### Supplied material
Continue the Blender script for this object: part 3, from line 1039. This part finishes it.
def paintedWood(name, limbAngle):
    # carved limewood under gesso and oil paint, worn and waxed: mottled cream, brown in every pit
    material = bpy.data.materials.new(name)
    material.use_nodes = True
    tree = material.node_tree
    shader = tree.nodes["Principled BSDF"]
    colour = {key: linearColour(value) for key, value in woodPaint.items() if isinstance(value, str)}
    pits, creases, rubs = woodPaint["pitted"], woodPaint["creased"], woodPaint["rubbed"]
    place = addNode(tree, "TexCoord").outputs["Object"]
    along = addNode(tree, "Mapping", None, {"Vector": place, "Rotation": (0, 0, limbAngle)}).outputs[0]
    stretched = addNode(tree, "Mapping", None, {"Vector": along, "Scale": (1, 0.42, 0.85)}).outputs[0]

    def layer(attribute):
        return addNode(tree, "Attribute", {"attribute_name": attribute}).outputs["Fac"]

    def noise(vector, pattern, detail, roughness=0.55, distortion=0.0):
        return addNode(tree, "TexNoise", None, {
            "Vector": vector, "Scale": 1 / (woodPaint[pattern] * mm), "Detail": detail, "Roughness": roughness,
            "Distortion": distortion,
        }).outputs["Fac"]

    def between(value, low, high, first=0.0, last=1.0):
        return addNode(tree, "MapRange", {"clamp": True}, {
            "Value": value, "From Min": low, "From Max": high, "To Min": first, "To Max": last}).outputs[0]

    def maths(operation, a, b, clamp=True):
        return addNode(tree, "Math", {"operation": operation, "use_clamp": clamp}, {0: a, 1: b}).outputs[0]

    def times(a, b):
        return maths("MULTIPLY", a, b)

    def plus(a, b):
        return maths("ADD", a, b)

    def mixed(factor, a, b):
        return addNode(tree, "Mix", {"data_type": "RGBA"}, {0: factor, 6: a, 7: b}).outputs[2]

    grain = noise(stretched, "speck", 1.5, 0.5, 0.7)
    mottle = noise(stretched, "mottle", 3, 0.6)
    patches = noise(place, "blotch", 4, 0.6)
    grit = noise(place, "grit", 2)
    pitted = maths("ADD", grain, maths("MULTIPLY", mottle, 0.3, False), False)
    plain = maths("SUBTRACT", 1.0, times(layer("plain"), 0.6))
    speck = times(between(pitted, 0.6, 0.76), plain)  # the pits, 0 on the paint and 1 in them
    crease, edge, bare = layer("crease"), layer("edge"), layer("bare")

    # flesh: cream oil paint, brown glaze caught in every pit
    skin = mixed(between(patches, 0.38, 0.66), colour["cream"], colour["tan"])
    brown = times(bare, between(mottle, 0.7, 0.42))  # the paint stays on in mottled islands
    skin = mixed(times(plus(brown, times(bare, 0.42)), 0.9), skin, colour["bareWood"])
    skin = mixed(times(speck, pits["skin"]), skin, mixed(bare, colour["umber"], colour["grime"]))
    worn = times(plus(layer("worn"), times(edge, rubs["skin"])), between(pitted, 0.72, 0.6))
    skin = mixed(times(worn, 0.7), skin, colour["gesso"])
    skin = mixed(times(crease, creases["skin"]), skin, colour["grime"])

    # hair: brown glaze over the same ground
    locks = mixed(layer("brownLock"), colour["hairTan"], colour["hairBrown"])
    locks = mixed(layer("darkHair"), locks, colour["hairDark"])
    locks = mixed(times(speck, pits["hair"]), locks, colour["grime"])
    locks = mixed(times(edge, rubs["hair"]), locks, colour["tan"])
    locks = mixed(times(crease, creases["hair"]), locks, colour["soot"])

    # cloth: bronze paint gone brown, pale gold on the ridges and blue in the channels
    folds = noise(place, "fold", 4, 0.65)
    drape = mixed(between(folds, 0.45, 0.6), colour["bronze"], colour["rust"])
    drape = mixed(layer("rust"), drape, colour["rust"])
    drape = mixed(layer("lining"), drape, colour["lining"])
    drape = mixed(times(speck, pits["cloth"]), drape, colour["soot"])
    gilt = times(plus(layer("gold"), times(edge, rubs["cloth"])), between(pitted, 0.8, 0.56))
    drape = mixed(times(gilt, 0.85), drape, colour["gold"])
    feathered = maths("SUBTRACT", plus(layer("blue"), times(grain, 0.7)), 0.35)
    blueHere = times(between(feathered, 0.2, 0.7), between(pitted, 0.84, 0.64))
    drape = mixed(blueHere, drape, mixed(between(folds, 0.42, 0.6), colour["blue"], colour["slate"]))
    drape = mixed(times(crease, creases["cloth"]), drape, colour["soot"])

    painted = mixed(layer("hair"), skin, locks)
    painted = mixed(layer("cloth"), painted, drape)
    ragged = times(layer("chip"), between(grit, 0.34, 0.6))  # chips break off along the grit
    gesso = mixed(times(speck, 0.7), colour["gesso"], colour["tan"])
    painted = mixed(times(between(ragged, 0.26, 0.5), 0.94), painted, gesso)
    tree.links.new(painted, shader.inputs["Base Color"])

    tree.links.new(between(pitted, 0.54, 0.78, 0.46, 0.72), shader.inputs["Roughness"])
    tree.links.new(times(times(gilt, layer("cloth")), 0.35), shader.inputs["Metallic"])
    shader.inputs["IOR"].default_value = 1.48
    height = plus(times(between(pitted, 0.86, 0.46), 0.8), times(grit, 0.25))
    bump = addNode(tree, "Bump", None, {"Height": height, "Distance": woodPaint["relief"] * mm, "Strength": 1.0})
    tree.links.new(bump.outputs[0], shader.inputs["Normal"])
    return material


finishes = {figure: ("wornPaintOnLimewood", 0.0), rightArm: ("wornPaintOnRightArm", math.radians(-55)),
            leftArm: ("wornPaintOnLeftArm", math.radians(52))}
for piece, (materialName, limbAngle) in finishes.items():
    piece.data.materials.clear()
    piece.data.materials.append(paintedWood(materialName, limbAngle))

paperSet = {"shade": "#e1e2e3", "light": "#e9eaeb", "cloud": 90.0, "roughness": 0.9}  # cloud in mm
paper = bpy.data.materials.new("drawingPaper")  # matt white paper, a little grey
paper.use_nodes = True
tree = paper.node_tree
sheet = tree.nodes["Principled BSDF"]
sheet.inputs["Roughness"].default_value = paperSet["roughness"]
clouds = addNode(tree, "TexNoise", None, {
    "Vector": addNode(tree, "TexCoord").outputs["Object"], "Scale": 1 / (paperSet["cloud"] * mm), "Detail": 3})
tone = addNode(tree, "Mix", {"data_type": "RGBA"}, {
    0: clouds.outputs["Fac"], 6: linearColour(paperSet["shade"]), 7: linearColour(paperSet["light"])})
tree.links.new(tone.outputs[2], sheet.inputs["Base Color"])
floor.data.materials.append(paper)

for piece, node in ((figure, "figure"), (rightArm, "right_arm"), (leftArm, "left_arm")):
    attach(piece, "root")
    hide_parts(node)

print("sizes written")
* * *
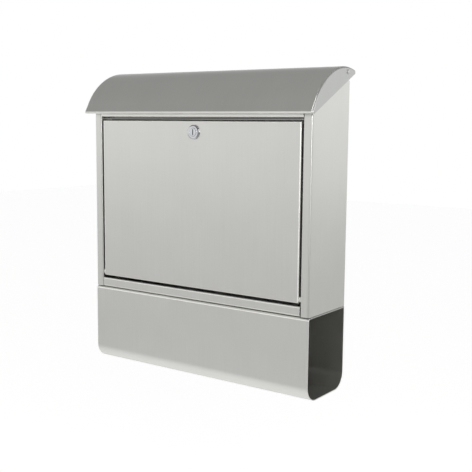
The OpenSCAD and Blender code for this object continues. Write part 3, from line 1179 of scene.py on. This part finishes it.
* * *
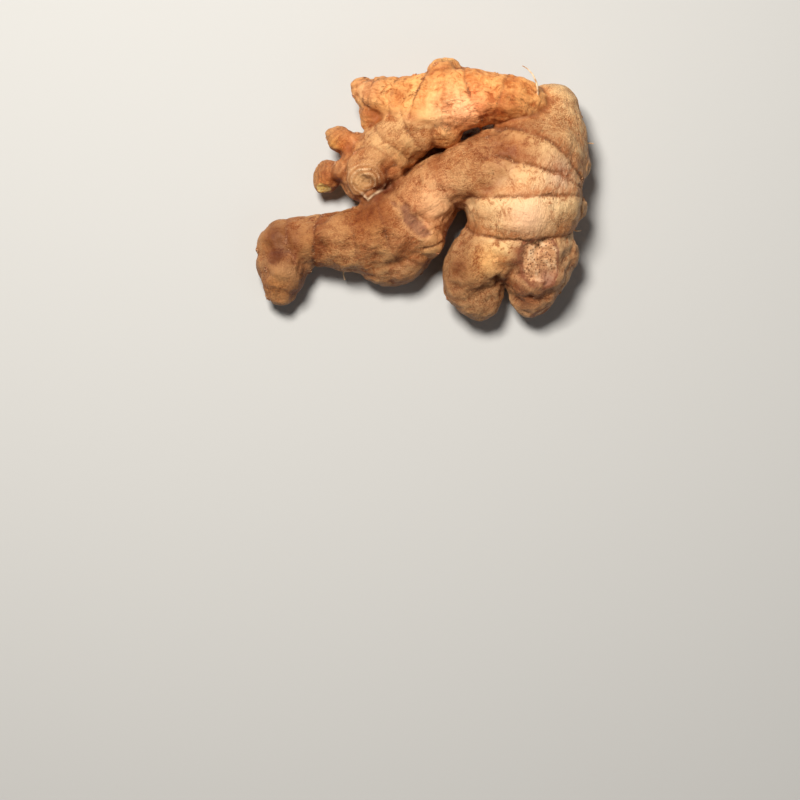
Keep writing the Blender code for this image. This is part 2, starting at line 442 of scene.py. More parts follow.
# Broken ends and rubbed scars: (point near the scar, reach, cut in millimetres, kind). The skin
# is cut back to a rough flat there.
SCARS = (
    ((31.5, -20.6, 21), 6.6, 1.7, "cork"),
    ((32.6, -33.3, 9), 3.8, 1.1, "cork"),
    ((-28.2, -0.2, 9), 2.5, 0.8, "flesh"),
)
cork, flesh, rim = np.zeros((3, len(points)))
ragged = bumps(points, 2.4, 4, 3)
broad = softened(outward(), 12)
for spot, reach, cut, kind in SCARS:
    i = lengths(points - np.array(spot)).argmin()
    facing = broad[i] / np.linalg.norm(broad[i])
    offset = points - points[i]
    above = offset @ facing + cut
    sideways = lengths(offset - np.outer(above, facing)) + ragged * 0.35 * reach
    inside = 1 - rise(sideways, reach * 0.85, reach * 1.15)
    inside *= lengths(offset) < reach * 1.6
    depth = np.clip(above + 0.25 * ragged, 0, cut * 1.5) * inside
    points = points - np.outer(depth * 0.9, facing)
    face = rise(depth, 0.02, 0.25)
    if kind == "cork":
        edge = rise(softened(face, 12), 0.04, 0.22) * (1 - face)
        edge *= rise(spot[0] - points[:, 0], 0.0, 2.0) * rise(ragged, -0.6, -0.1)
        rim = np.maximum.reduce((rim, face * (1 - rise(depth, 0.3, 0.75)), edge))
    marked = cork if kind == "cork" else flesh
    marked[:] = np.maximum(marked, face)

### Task
Look through the material above and pick out each line holding the word "code".

### Response to this exercise
The OpenSCAD and Blender code for this object continues. Write part 3, from line 1179 of scene.py on. This part finishes it.
Keep writing the Blender code for this image. This is part 2, starting at line 442 of scene.py. More parts follow.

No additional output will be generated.